Благодаря поддержке русских сановников Леона Дубельта и Эразма Стогова, 31 июня 1834 года Мошиньский получил разрешение покинуть Тобольск после 1666 дней ссылки. Вначале он проживал в Симбирске, где провел только 50 дней, а потом его перевели в Чернигов. В 1839 году он уехал в Киев, где генералом-губернатором был Дмитрий Бибиков. Именно благодаря его стараниям Мошиньский получил освобождение от изгнания и гражданские права. Бибиков так говорил о своем поступке: «пусть будет хоть один поляк, который скажет, Бибиков это хороший человек».
В ссылке Петр Мошиньский пользовался всеобщим почтением и ходил в ореоле славы народного мученичества. Кажется, наиболее точно писал в некрологе Людвик Дембицки: ''Исключительное клеймо оставляет Сибирь, среди ледяных пустынь внутренняя жизнь концентрируется сильнее, чувства доходят до хрустальной чистоты, не теряя пламени и тепла. Таким типом сибирского изгнанника, снаружи холодным – внутри горящим, был до конца Петр Мошиньский.»

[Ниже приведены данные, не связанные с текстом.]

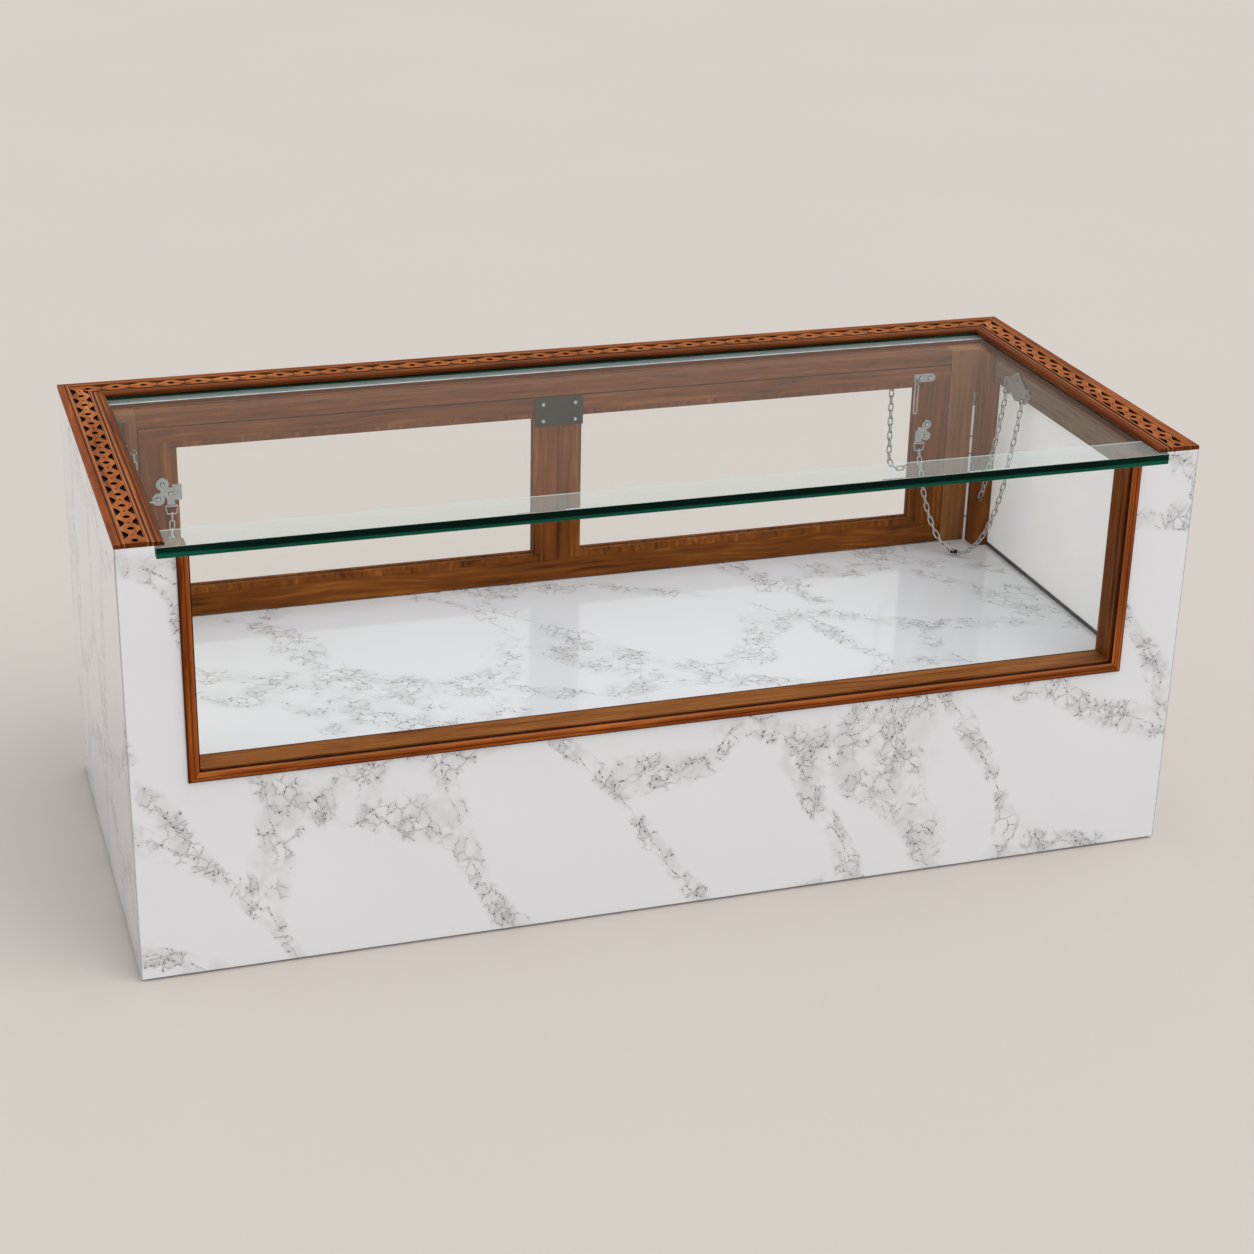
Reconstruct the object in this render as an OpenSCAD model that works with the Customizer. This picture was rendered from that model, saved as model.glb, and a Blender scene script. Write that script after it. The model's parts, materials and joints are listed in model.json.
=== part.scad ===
// Jewellery display counter
// A marble-clad case with a glass top in a pierced wooden border, a wood-framed front window,
// a raised marble deck and a glazed rear door that drops back on hinges, held by chain stays.
// Pieces are drawn from the case's front left floor corner: X to the right, Y to the rear, Z up.
// in_case() then moves them so that the origin is at the centre of the footprint, on the floor.

/* [Case] */
// Overall width over the marble
case_w = 1200; // [1120:10:1500]
// Overall depth over the marble
case_d = 526; // [500:1:640]
// Height of the marble walls above the floor
case_h = 492; // [470:1:560]
// Thickness of the marble cladding
marble_t = 12; // [8:1:16]
// Width of the joint between two marble slabs at a corner
marble_joint = 0.4; // [0.2:0.1:1]
// Thickness of the plywood side boards
side_board_t = 28; // [20:1:34]
// Thickness of the plywood base, front, rear, deck and divider boards
board_t = 18; // [12:1:22]
// Number of upright dividers under the deck
divider_count = 3; // [1:1:5]
// Height of the glides that carry the case
glide_h = 3; // [2:1:6]
// Diameter of one glide
glide_d = 36; // [20:1:60]

/* [Display deck] */
// Height of the display deck above the floor
deck_h = 228; // [180:1:250]
// Thickness of the deck slab
deck_t = 12; // [8:1:16]

/* [Front window] */
// From the left face of the case to the clear opening
window_left = 73; // [66:1:90]
// From the clear opening to the right face of the case
window_right = 84; // [66:1:100]
// How far the sill stands above the deck
sill_rise = 13.5; // [10:0.5:20]
// How far back the sill and the jambs reach from the marble face
frame_depth = 36; // [26:1:44]
// Thickness of the lip that the sill and the jambs carry over the cut edge of the marble
frame_lip = 5; // [3:0.5:7]
// Width of the bead moulding round the window
bead_w = 13; // [11:1:16]
// How far the bead stands out from the marble
bead_proud = 6; // [4:0.5:6]
// Width of the dark groove between the bead and the frame behind it
bead_groove = 3.5; // [2:0.5:6]

/* [Glass] */
// Thickness of the top glass
top_glass_t = 12; // [10:1:15]
// How far the top glass overhangs the front marble
glass_overhang = 6; // [6:0.5:10]
// How far the top glass runs under the border
glass_tuck = 9; // [6:1:14]
// Thickness of the tape that the top glass lies on
tape_t = 1; // [0.5:0.5:2]
// Thickness of the fixed front pane
front_glass_t = 6; // [4:1:8]
// Thickness of the two door panes
door_glass_t = 4; // [3:1:6]
// Clearance round every pane
glass_gap = 0.5; // [0.3:0.1:1]

/* [Top border] */
// Width of the border
border_w = 50; // [44:1:60]
// Height of the border's raised fillets above the marble
border_t = 5; // [4:0.5:8]
// Width of the plain outer strip
border_outer = 8; // [6:0.5:12]
// Width of a raised fillet
fillet_w = 3.5; // [2:0.5:4]
// Width of the pierced strip
fret_w = 22; // [18:1:24]
// Thickness of the pierced strip
fret_t = 2; // [1.5:0.5:3]
// Length of one repeat of the pierced pattern on the sides
side_fret_pitch = 33.4; // [28:0.1:44]
// Length of one repeat of the pierced pattern at the rear
rear_fret_pitch = 32.1; // [28:0.1:44]

/* [Side walls] */
// Thickness of the light lining panels
lining_t = 5; // [3:1:6]
// Thickness of the wall of the metal channel that holds a lining
channel_wall = 1; // [0.8:0.2:1.4]
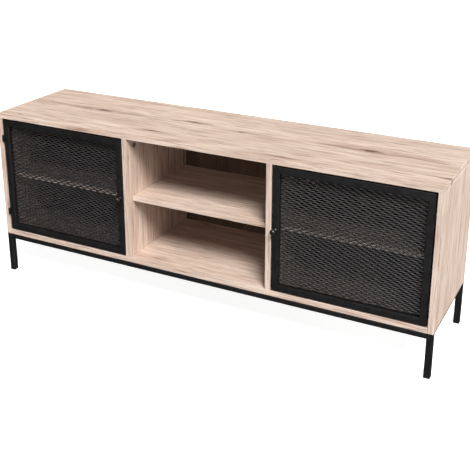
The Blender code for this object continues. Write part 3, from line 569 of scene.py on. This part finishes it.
def make_bottom_joints():
    """Cams, bolts and dowels at the bottom panel's ends, and what holds the dividers' feet."""
    middle_z = UNDERSIDE + BOARD / 2
    for side, sign in SIDES.items():
        for row, y, dowel_y in zip(("front", "back"), FIXING_ROWS, DOWEL_ROWS):
            label = f"{side}_bottom_{row}"
            cam(f"{label}_cam", (sign * (SIDE_FACE - CAM_SETBACK), y, UNDERSIDE), (0, 0, -1))
            bolt(f"{label}_bolt", (sign * SIDE_FACE, y, middle_z), (sign, 0, 0))
            dowel(f"{label}_dowel", (sign * SIDE_FACE, dowel_y, middle_z), (sign, 0, 0))
            profile, angles = crossed([(0, 0.0050), (0.0032, 0.0020), (0.0350, 0.0018),
                                       (0.0392, 0.0004)], 0.0026, 0.0006, 0.0018)
            solid(f"{side}_foot_{row}_screw",
                  turned(profile, (sign * DIVIDER_X, y, UNDERSIDE + CLEAR), (0, 0, 1), angles),
                  "carcass", ZINC)
        dowel(f"{side}_foot_dowel", (sign * DIVIDER_X, (FRONT + BACK) / 2, FLOOR_OF_BAY),
              (0, 0, -1))


def make_shelf_pins():
    """Steel pins under the shelves behind the doors."""
    low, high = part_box("middle_shelf_front_left_pin")
    radius, half, height = (high.z - low.z) / 2, (high.x - low.x) / 2, (low.z + high.z) / 2
    ease = SHELF_PIN_EASE
    profile = [(-half, radius - ease), (ease - half, radius), (half - ease, radius),
               (half, radius - ease)]
    for side, sign in SIDES.items():
        for wall, face, into in (("side", SIDE_FACE, 1), ("divider", BAY_FACE, -1)):
            for row, y in zip(("front", "back"), SHELF_PIN_ROWS):
                middle = (sign * (face + into * (SHELF_PIN_SUNK - half)), y, height)
                solid(f"{side}_shelf_{wall}_{row}_pin",
                      turned(profile, middle, (1, 0, 0), circle_angles(20)), "carcass", STEEL)


def make_nails():
    """Panel pins through the back panel, heads flush with its outer face."""
    heights = [UNDERSIDE + (TOP_HIGH.z - UNDERSIDE) * share for share in (0.25, 0.50, 0.75)]
    spots = [(x, z) for x in (-BAY_PITCH, 0, BAY_PITCH)
             for z in (TOP_HIGH.z - BOARD / 2, UNDERSIDE + BOARD / 2)]
    spots += [(sign * x, z) for sign in (-1, 1) for x in (SIDE_FACE + BOARD / 2, DIVIDER_X)
              for z in heights]
    profile = [(0.0001, 0.0007), (0.0002, 0.0010), (0.0010, 0.0010), (0.0012, 0.0008),
               (0.0140, 0.0008), (0.0158, 0.0002)]
    for number, (x, z) in enumerate(spots, 1):
        solid(f"back_nail_{number:02d}", turned(profile, (x, BACK_FACE, z), (0, -1, 0),
                                                circle_angles(12)), "carcass", STEEL)


def make_hinge_screws():
    """Two low-headed screws through each cabinet leaf into the side panel."""
    for side, sign in SIDES.items():
        for level in ("lower", "upper"):
            low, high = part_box(f"{side}_{level}_cabinet_leaf")
            face = SIDE_FACE - CLEAR - HINGE_LEAF
            for number, way in enumerate((-1, 1), 1):
                start = (sign * (face - 0.0005), HINGE_SCREW_Y,
                         (low.z + high.z) / 2 + way * HINGE_SCREW_STEP)
                profile, angles = crossed([(0, 0.0016), (0.0003, 0.0021), (0.0005, 0.0021),
                                           (0.0006, 0.0012), (0.0090, 0.0010), (0.0110, 0.0002)],
                                          0.0011, 0.0003, 0.0004)
                solid(f"{side}_{level}_hinge_screw_{number}",
                      turned(profile, start, (sign, 0, 0), angles), "carcass", ZINC)


def make_rail_screws():
    """Screws from inside the front and back rails up into the bottom panel."""
    for row in ("front", "back"):
        low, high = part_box(f"{row}_rail")
        for number, x in enumerate(RAIL_SCREWS_X, 1):
            start = (x, (low.y + high.y) / 2, high.z - RAIL_WALL_SEAT)
            profile, angles = crossed([(0, 0.0026), (0.0010, 0.0038), (0.0027, 0.0040),
                                       (0.0027, 0.0018), (0.0120, 0.0017), (0.0152, 0.0003)],
                                      0.0020, 0.0005, 0.0012)
            solid(f"{row}_rail_screw_{number}", turned(profile, start, (0, 0, 1), angles),
                  "carcass", ZINC)


# ---------------------------------------------------------------- studio
CAMERA_AT = (1.1396, -2.1243, 1.2855)
CAMERA_YAW, CAMERA_PITCH, CAMERA_ROLL = (math.radians(a) for a in (26.855, -18.594, 0.209))
LENS, SENSOR = 66.47, 36.0     # millimetres
LENS_SHIFT = (-0.01064, -0.18085)
WORLD_STRENGTH = 0.08

# Each light: azimuth, elevation, spread, strength, colour
LIGHTS = {"key": (41, 49, 22, 4.6, (1.0, 0.985, 0.965)), "front_fill": (5, 4, 16, 1.25),
          "side_fill": (82, 8, 30, 1.6), "back_fill": (160, 5, 30, 1.5),
          "left_fill": (258, 5, 30, 1.1)}


def make_camera():
    """The camera: yaw turns it left from +Y, pitch tips it, roll turns it about its view."""
    ahead = Vector((-math.sin(CAMERA_YAW) * math.cos(CAMERA_PITCH),
                    math.cos(CAMERA_YAW) * math.cos(CAMERA_PITCH), math.sin(CAMERA_PITCH)))
    right = ahead.cross(Vector((0, 0, 1))).normalized()
    up = right.cross(ahead)
    turn = Matrix.Rotation(CAMERA_ROLL, 3, ahead)
    right, up = turn.transposed() @ right, turn.transposed() @ up
    camera = bpy.data.objects.new("camera", bpy.data.cameras.new("camera"))
    camera.matrix_world = Matrix.Translation(CAMERA_AT) @ Matrix(
        (right, up, -ahead)).transposed().to_4x4()
    camera.data.lens = LENS
    camera.data.sensor_width = SENSOR
    camera.data.shift_x, camera.data.shift_y = LENS_SHIFT
    bpy.context.scene.collection.objects.link(camera)
    bpy.context.scene.camera = camera


def soft_light(name, azimuth, elevation, spread, strength, colour=(1, 1, 1)):
    """Far, soft light. Azimuth 0 comes from the front, 90 from the right; angles in degrees."""
    a, e = math.radians(azimuth), math.radians(elevation)
    towards = Vector((math.sin(a) * math.cos(e), -math.cos(a) * math.cos(e), math.sin(e)))
    data = bpy.data.lights.new(name, "SUN")
    data.angle, data.energy, data.color = math.radians(spread), strength, colour
    light = bpy.data.objects.new(name, data)
    light.rotation_euler = towards.to_track_quat("Z", "Y").to_euler()
    bpy.context.scene.collection.objects.link(light)


def make_studio():
    """A wide pale floor, a white surround and five soft lights."""
    reach = 40.0
    mesh = bpy.data.meshes.new("floor")
    mesh.from_pydata([(-reach, -reach, 0), (reach, -reach, 0), (reach, reach, 0),
                      (-reach, reach, 0)], [], [(0, 1, 2, 3)])
    mesh.materials.append(pale_floor())
    floor = bpy.data.objects.new("floor", mesh)
    bpy.context.scene.collection.objects.link(floor)
    floor.visible_diffuse = floor.visible_glossy = False
    world = bpy.data.worlds.new("surround")
    world.use_nodes = True
    surround = world.node_tree.nodes["Background"].inputs
    surround["Color"].default_value = (1.0, 1.0, 1.0, 1)
    surround["Strength"].default_value = WORLD_STRENGTH
    bpy.context.scene.world = world
    for name, light in LIGHTS.items():
        soft_light(name, *light)
    bpy.context.scene.view_settings.view_transform = "Standard"


finish_cad_nodes()
make_door_meshes()
make_catches()
make_upright_joints()
make_bottom_joints()
make_shelf_pins()
make_nails()
make_hinge_screws()
make_rail_screws()
make_camera()
make_studio()
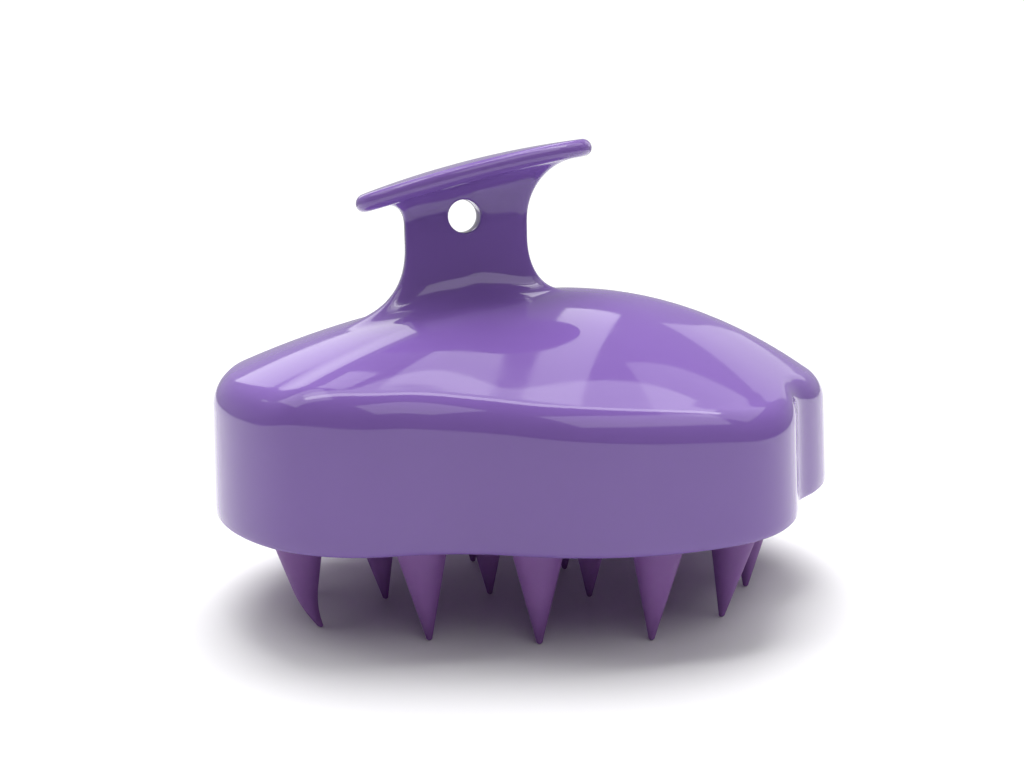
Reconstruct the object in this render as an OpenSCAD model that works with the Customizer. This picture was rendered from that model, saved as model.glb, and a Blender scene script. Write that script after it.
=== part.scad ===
// Hand-held massage and grooming brush: a domed, lobed shell with a T handle,
// over a soft pad of conical teeth that is clipped in on a stiff carrier plate.
// It stands on the tips of its teeth: Z = 0 is the ground, +Z is up, +X is the nose
// of the oval, and the origin is below the middle of the outline.

/* [Shell outline] */
// Length of the lobed outline at the skirt's lower edge
length = 95; // [94:0.5:97]
// Width across the two long side lobes
width = 73.4; // [73:0.2:75]
// Radius of the end lobe at the nose (+X)
nose_r = 22.6; // [22:0.2:23.4]
// Radius of the end lobe at the tail (-X)
tail_r = 32; // [30:0.5:33]
// Radius of the round front corner of each side lobe
corner_r = 19.2; // [18.6:0.2:20]
// Radius of the long sweep of each side lobe
sweep_r = 44; // [42:1:48]
// Radius of the two rear side lobes
cheek_r = 21.8; // [21.2:0.1:22.2]

/* [Shell profile] */
// Height of the skirt's lower edge above the ground
skirt_z = 14.6; // [13.5:0.1:15]
// Height of the near-vertical part of the skirt
skirt_h = 14.4; // [13:0.2:16]
// Draft of the skirt, in degrees
draft = 2.6; // [1:0.1:4]
// Radius of the soft shoulder between skirt and dome
shoulder_r = 5.6; // [4.5:0.1:6.5]
// Slope of the dome where it meets the shoulder, in degrees
rim_slope = 31; // [26:1:36]
// Rise of the dome above the shoulder
dome_rise = 11.2; // [9:0.2:13]
// Distance of the dome's summit ahead of the middle
summit_x = 5.5; // [0:0.5:8]
// How far the shoulder rises at the tail and falls at the nose
rim_sway = 1.5; // [0:0.1:1.8]
// Wall thickness of the shell
wall = 2; // [1.8:0.1:2.2]

/* [Handle] */
// Middle of the stem along X
stem_x = -9.1; // [-11.5:0.2:-6.1]
// Width of the stem at its waist
stem_w = 18.2; // [16:0.2:20]
// Thickness of the stem
stem_t = 4.2; // [3.6:0.1:5]
// Radius of the hanging hole
hole_r = 2.4; // [2:0.1:3]
// Distance of the hanging hole behind the middle of the stem
hole_back = 0.5; // [0:0.1:1]
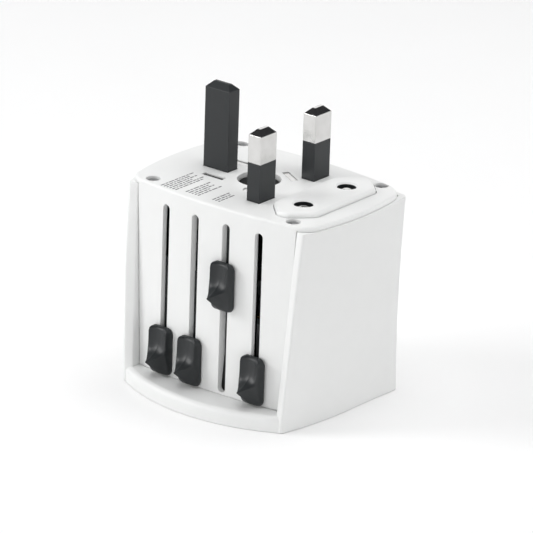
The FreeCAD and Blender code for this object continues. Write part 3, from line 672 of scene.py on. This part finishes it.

Станислав Мерошевский, который в своем биографическом словаре писал «пером обмакнутом в желчи» и мало о ком хорошо высказывался, Петра считал «образцом благородства и чести» и добавил, что «не было человека более несчастного, чем Мошиньски». Вокруг нашего героя царил также мистический настрой. «Повсеместно известна история, – писал Станислав Тарновский, – той нищей еврейки, которой он помогал в Тобольске, отъезжающему Мошиньскому на прощание она нагадала о будущей судьбе. Предсказала все, что только плохого встретило его в жизни, и все точно сбылось, но на конец сказала, что после всего плохого дождется свободной Польши.... Так что не раз, видя его больным и в опасности, думалось: он ведь еще умереть не может!»
Скончался Петр Мошиньский 19 августа 1879 года.